そのうえで、当社にはボイシング(音創り)に、並々ならぬこだわりをもっています。単に高音質であることのみならず、「心地いい」とか、「胸に響く」とか、感情に訴えかけるサウンドに仕上げる技術に関して一日の長があると言えるのです。たとえば、主力商品のH6に標準装備されたXYマイクは2つのマイクが交差する独特の形状で、奥行きや左右の広がりを感じさせるサウンドを収録できます。しかも、マイクを90〜120度の範囲で回転させられるので、幅広いシチュエーションに対応できます。
また、ボイシングにも関係してくることですが、エンジニアとしての知識・経験とアーティスティックな感性を兼ね備えた人材がそろっているのも当社の強みです。

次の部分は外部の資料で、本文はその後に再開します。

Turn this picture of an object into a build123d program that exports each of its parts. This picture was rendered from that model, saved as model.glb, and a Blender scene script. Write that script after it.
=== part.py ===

最先端のテクノロジーと、音楽的感性とのバランスがとれた提案型商品の開発が可能となってくるわけです。これらが長年にわたって楽器関連製品を手掛けてきた当社の特徴であり、競合他社に対する大きな強みだと言えるでしょう。
――今後については、どのような成長戦略を掲げていますか?
飯島 当社では、①新カテゴリーの創出、②フルラインアップ化、③「アーティスト市場」から「クリエイター市場」へ――という3つの成長戦略を打ち出しています。当社はマルチ・エフェクターを皮切りに、時代とともにマルチ・トラック・レコーダーやハンディ・オーディオ・レコーダーといった新たなカテゴリーの製品を次々に創出してきました。そして、それらとともに既存製品も好調に推移することで、売上も着実に右肩上がりを遂げております。今後も、臨場感溢れるサウンドとの親和性が高いバーチャル・リアリティ(VR)の分野で可能性を模索するなど、新たなカテゴリーの創出を追求してまいります。

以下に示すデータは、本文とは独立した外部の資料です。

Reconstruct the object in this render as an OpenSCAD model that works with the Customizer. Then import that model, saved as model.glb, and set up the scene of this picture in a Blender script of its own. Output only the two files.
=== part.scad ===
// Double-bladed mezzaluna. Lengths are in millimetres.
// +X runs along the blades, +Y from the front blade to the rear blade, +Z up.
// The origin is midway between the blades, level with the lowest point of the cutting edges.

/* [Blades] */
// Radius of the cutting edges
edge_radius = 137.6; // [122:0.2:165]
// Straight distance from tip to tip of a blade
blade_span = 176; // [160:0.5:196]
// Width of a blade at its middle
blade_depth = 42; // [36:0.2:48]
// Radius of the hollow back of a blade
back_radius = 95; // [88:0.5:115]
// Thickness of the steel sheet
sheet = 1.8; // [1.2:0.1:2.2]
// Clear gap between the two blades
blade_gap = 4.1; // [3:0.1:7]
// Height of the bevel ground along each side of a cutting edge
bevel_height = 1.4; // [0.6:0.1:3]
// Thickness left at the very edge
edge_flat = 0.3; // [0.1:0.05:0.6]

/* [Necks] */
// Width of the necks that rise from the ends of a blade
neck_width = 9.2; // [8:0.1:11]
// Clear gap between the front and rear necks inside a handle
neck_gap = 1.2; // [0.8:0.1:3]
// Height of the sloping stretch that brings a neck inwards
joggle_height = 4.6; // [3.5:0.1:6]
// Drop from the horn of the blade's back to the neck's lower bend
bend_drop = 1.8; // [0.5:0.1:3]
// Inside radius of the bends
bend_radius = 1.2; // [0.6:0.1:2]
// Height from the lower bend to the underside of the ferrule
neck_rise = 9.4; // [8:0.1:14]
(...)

2つ目に掲げているのは、それぞれのカテゴリーでフルラインアップ化を進めていくことです。たとえば、すでにハンディ・オーディオ・レコーダーではローエンドのH1からハイエンドのH6まで、搭載機能と価格帯の異なる製品がラインアップ化されています。プロ向けの屋外用レコーダーについても、2016年9月に価格と機能が異なる2つ目の機器を投入しました。こうした取り組みを、他のカテゴリーでも推進します。さらに、これまで当社の製品はもっぱらアーティスト系のユーザーに愛用されてきましたが、最近になって大きな変化がうかがえます。ジャーナリストやカメラマン、映画関係者といったクリエイター系やYouTuber、鉄道ファンなどにもユーザーが拡大しているのです。今後もこうしたお客様の獲得に尽力します。
――株主還元に関してはどうですか?
飯島 すでに発表しました通り、当社は2017年12月期に33 円の配当を実施する方針です。事業拡大に必要となる社会留保を確保したうえで、今後も配当性向30%を目安に安定的な配当のお支払いをめざしてまいります。